The other question is whether the exchange rate acts as a kind of monetary policy anchor, then a devaluation would be disastrous for inflation expectations. The higher-than-usual pass through rate of the FX rate into consumer and producer prices might make it into a relevant concern, but what truly should raise alarms are reiterated reports of everyday citizens hoarding foreign currency out of concenr over a devaluation - which would result in extremely chaotic effects after a jump in the currency’s ratio to the US dollar.

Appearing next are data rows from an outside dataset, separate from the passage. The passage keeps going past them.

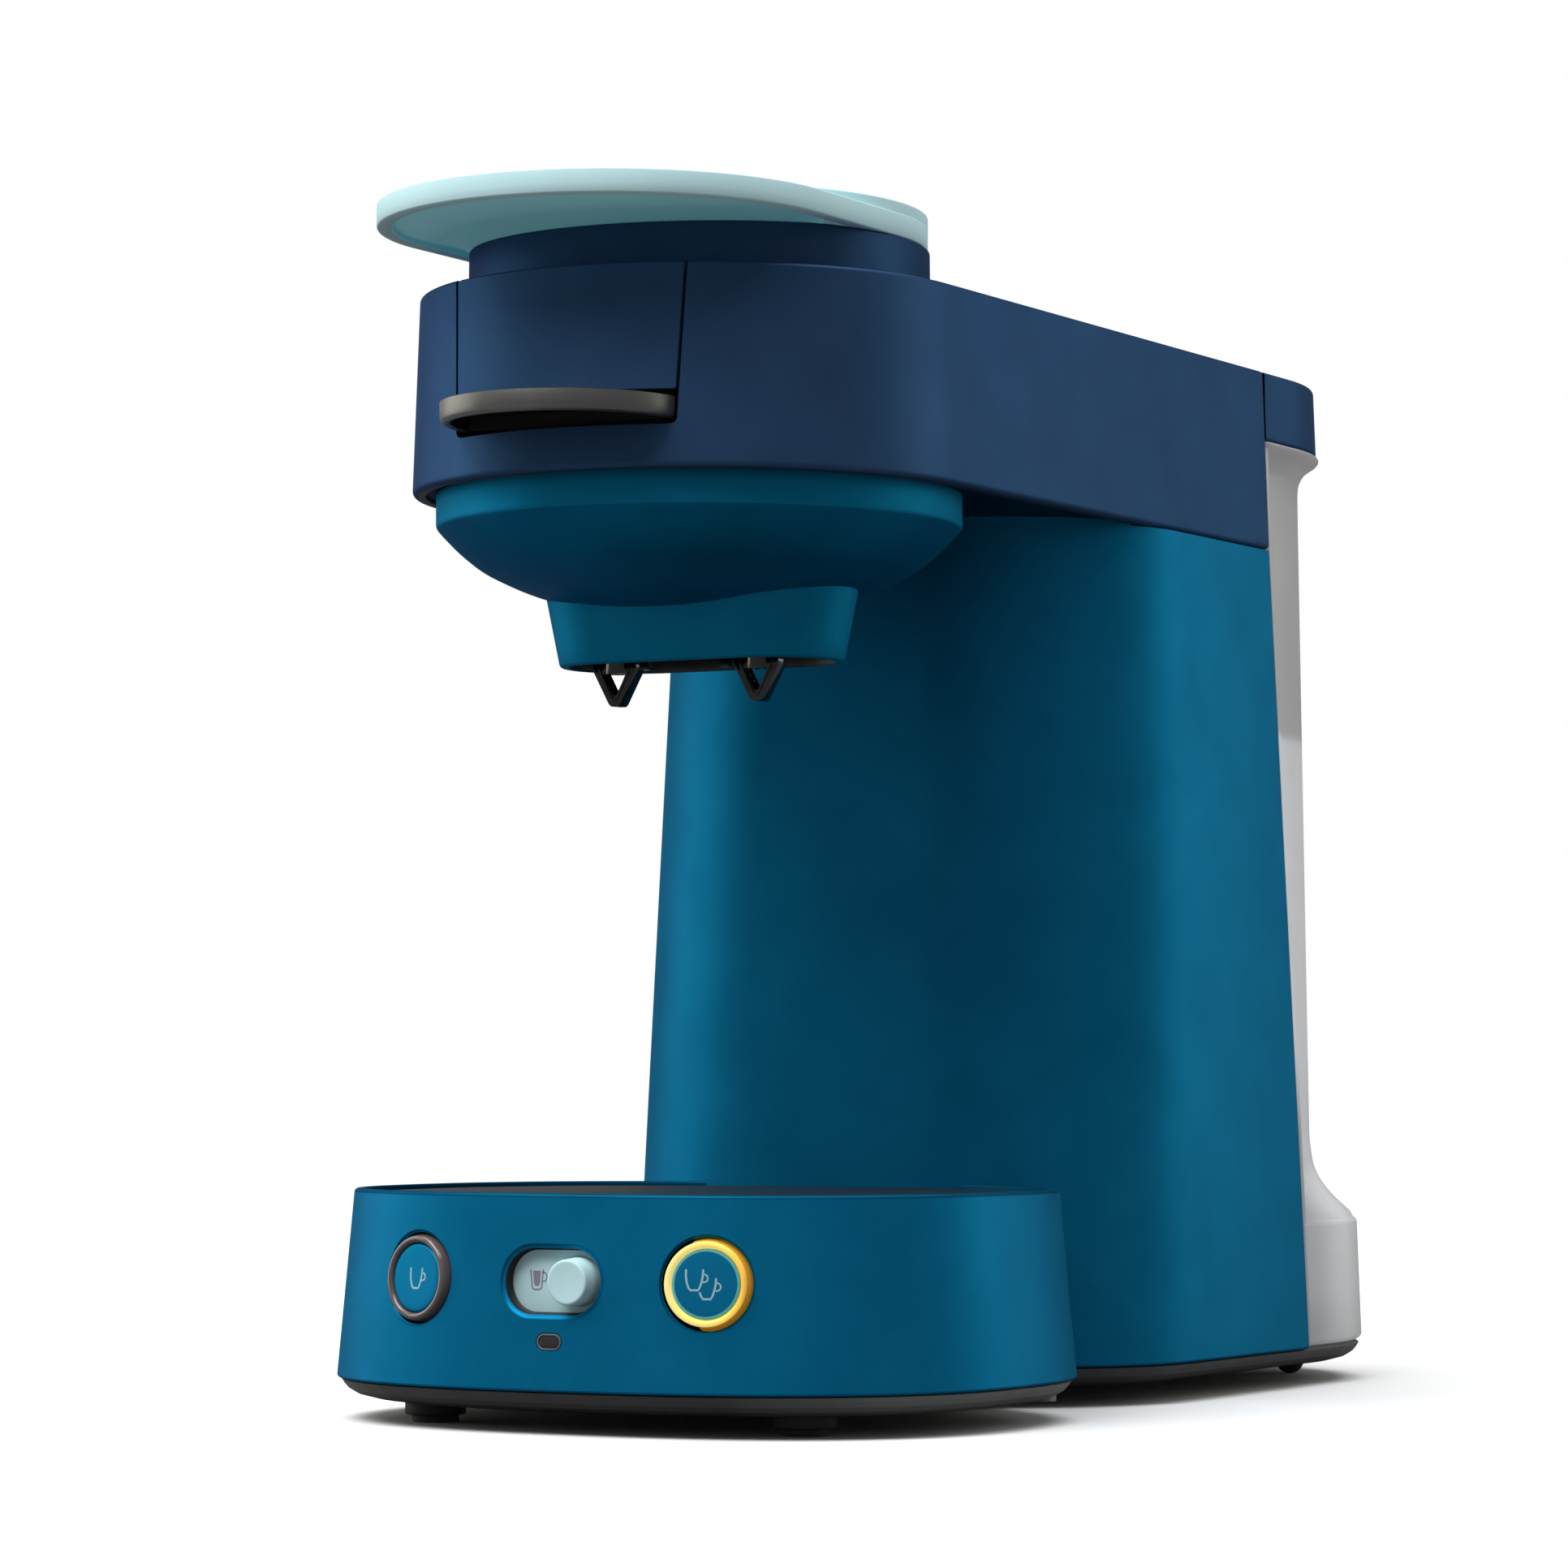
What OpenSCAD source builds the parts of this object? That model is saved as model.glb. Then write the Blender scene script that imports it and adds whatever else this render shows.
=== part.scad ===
// Pod coffee machine, taken apart into its separate pieces.
// Millimetres. +Z is up, the front of the machine faces -Y, +X is to its
// right hand as seen from the front. The origin is the middle of the
// machine's footprint box, on the plane that the feet stand on.
// Inside the modules, Y is measured from the upright axis of the brew head
// and at() moves the finished piece into the machine's frame.

/* [Brew head and arm] */
// Height of the flat top of the head and arm
head_top = 223.35; // [217.5:0.05:229.05]
// Height of the underside of the head and arm
head_bottom = 183.6; // [179.3:0.05:185.9]
// Half width of the arm at its underside
arm_half = 58.2; // [56.45:0.05:59.75]
// How much narrower the round nose of the head is than the arm
nose_step = 0.7; // [0:0.05:0.95]
// Side draft of head, arm and column, in mm per mm of height
draft = 0.0362; // [0.02:0.001:0.045]
// Y of the flat rear face of the arm
arm_rear = 150; // [146.1:0.05:154.35]

/* [Column] */
// Y of the column's front face where it meets the arm
column_front = 60; // [58.1:0.05:63.05]
// Radius of the column's two front corners
column_corner = 41.5; // [33.2:0.05:48.1]
// Height of the bottom edge of the column and base drum
shell_bottom = 8.3; // [7.5:0.05:9.1]

/* [Base drum] */
// Half width of the drum at its bottom edge
drum_a = 72.95; // [70.55:0.05:74.7]
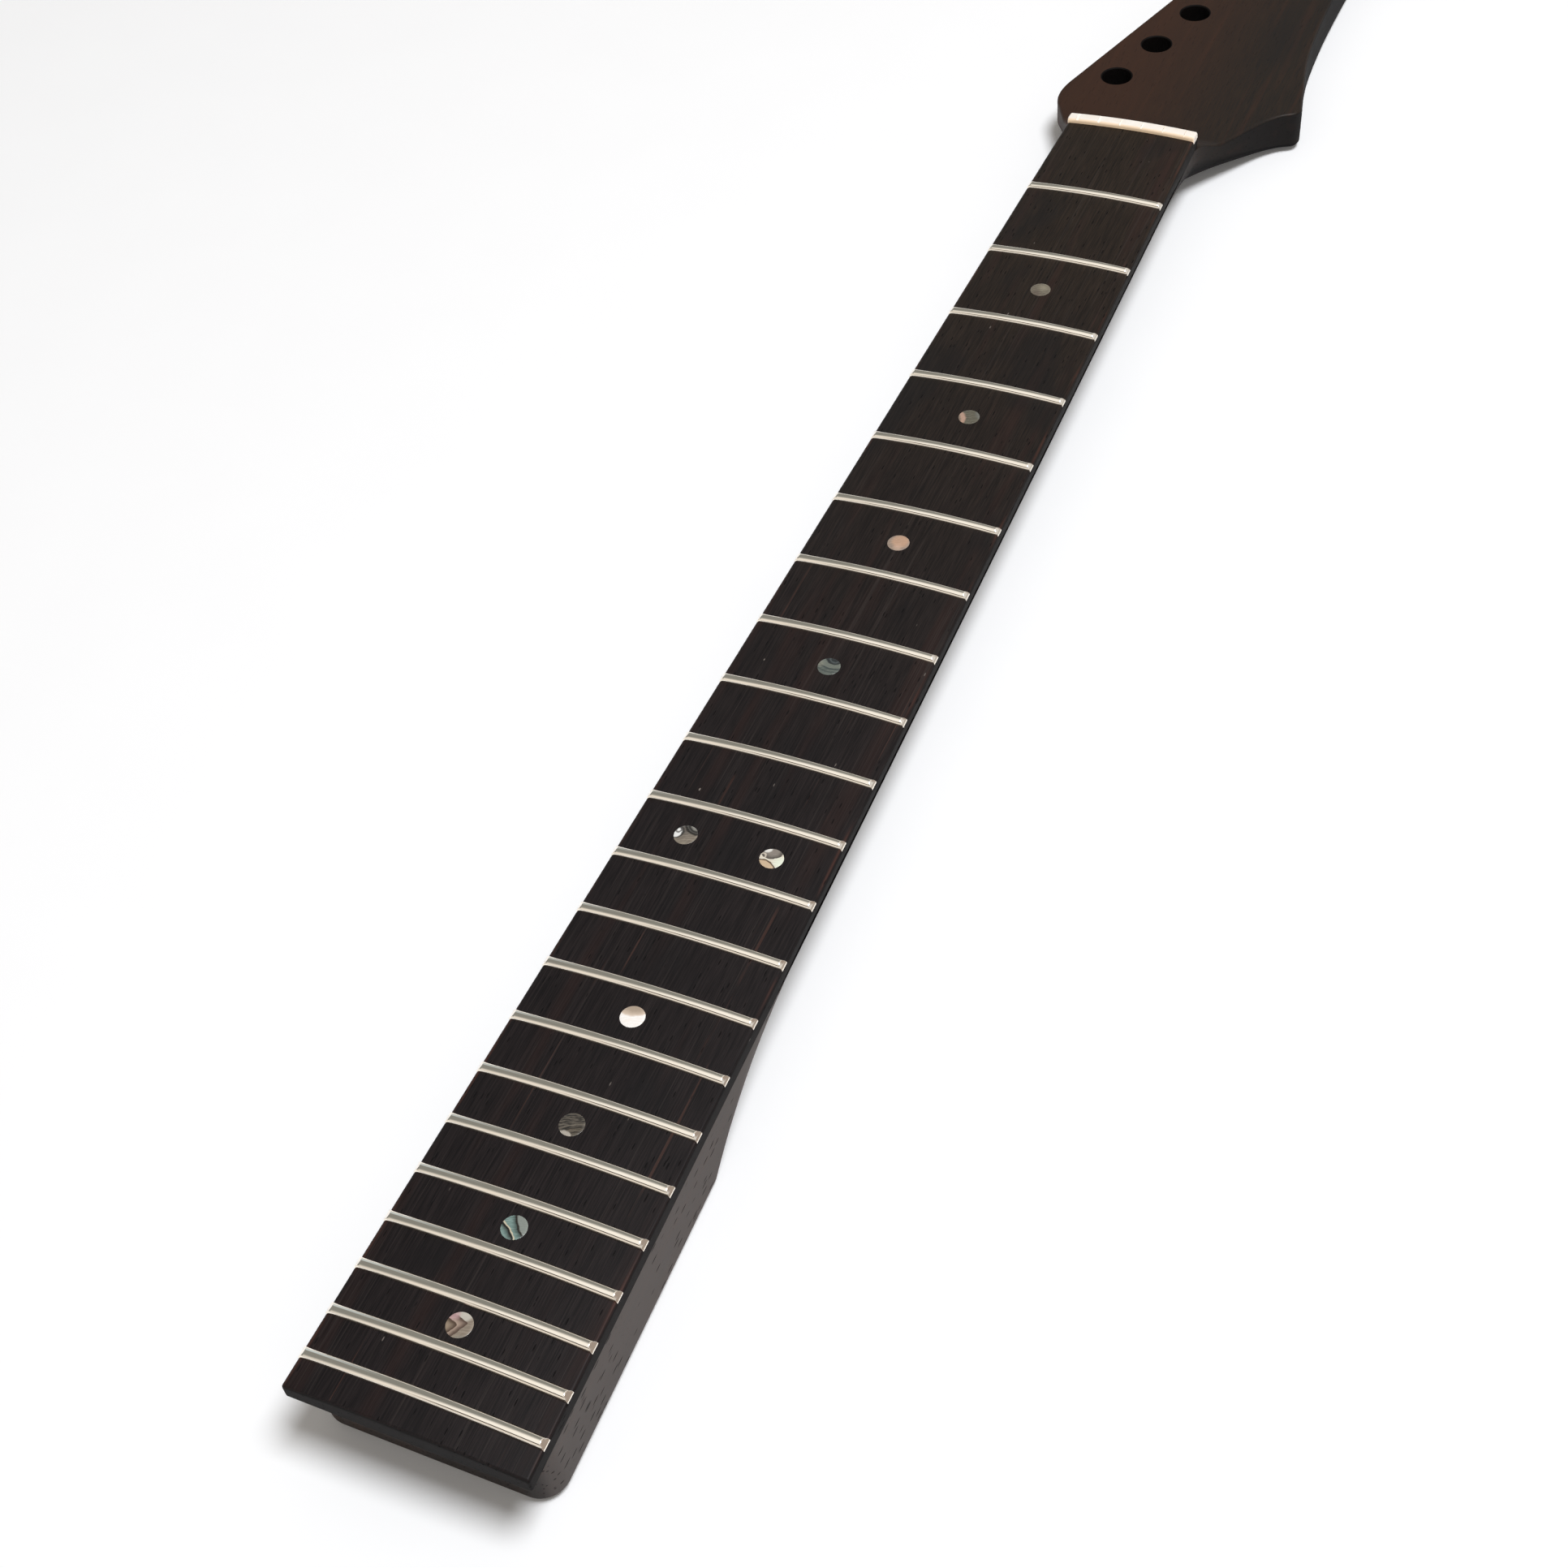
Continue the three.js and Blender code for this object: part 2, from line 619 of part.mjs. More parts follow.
addPiece('neck', neckGeometry(), darkWood);
addPiece('fingerboard', boardGeometry(), boardWood);
addPiece('nut', nutGeometry(), bone);
for (const n of span(1, fretCount, fretCount - 1)) {
  addPiece(`fret_${numbered(n)}`, fretGeometry(n), nickelSilver);
}
for (const space of markerSpaces) {
  const ending = numbered(space.fret) + markerSuffix(space);
  addPiece(`marker_${ending}`, markerPlug(space, 0, 0), shell);
  addPiece(`side_marker_${ending}`, sideMarkerPlug(space, 0, 0), shell);
}
const barStart = [-rodBlockWidth / 2, heelBlockY, barBottomZ];
const barEnd = [rodBlockWidth / 2, rodEndY - rodPastBlock, barTopZ];
addPiece('truss_rod_bar', block(barStart, barEnd), steel);
addPiece('truss_rod_heel_block', rodBlockGeometry(heelBlockY), brass);
addPiece('truss_rod_nut_block', rodBlockGeometry(nutBlockY), brass);
const threadedRod = rodAlong(rodDiameter / 2, adjusterInnerY + fit, rodEndY, rodAxisZ, roundFacets);
addPiece('truss_rod_threaded', threadedRod, steel);
addPiece('truss_rod_adjusting_nut', adjusterGeometry(), blackSteel);

export default guitarNeck;
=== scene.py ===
import math

import bmesh
import bpy
from mathutils import Matrix, Vector


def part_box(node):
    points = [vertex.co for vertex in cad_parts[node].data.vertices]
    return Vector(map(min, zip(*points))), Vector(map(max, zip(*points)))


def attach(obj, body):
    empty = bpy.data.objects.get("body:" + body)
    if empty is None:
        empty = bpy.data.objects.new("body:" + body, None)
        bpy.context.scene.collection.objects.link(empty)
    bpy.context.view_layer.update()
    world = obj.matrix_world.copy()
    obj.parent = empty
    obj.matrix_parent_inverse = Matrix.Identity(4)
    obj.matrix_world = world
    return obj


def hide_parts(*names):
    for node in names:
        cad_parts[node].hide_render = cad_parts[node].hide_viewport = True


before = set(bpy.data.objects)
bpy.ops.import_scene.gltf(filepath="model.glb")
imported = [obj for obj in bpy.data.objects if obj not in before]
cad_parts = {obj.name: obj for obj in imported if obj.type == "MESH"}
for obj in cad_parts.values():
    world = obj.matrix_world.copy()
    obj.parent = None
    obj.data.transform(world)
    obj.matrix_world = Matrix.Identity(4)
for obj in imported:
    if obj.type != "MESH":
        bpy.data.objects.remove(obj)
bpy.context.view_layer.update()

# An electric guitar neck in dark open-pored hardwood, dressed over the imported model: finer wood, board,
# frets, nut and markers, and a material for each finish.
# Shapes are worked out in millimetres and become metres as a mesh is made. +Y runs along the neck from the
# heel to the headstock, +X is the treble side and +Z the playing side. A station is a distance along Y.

MM = 0.001

# Sizes of the neck's wood
HEEL_CORNER = 6.5
HEEL_EDGE = 2.2
HEEL_SWEEP = 64
HEEL_SWEEP_POWER = 2.5
THICKNESS_AT_FIRST_FRET = 20.5
THICKNESS_AT_TWELFTH_FRET = 22
BACK_FLAT = 5
SIDE_DEPTH = 1.8
HEADSTOCK_DROP = 8.5
HEADSTOCK_THICKNESS = 13.5
BACK_EDGE = 2
FACE_EDGE = 0.9
FACE_EDGE_FADE = 7
RAMP = 9
NECK_SWEEP_BEFORE = 25
NECK_SWEEP_AFTER = 42
INWARD_FADE = 20
HORN_STATION = 37.5
HORN_CORNER = 3
TIP_WIDTH = 16
TIP_RISE = 8
TIP_TREBLE_RISE = 18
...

So Bolivia might suffer a currency crisis, or it might not. However, it would be extremely destructive if it were to happen. So the government should try to avoid it. The odds don’t seem very good: most professional forecasts assume some change to the exchange rate this year (which, to my knowledge, didn’t happen last year) and the combination of significant pressures to devalue and substantial internal political disputes preventing a (painful) normalization of fiscal and monetary policy led to Bolivian debt being downgraded, which also points to an unwillingness to make painful decisions that may eventually accelerate a currency crisis.
Time to get one of my pet peeves out of the way, which is that English language textbooks and articles usually define currency appreciation as what everyone else calls depreciation (i.e. a currency losing value versus the dollar), while they call depreciaiton what everyone else calls appreciation (i.e. gaining value versus the dollar).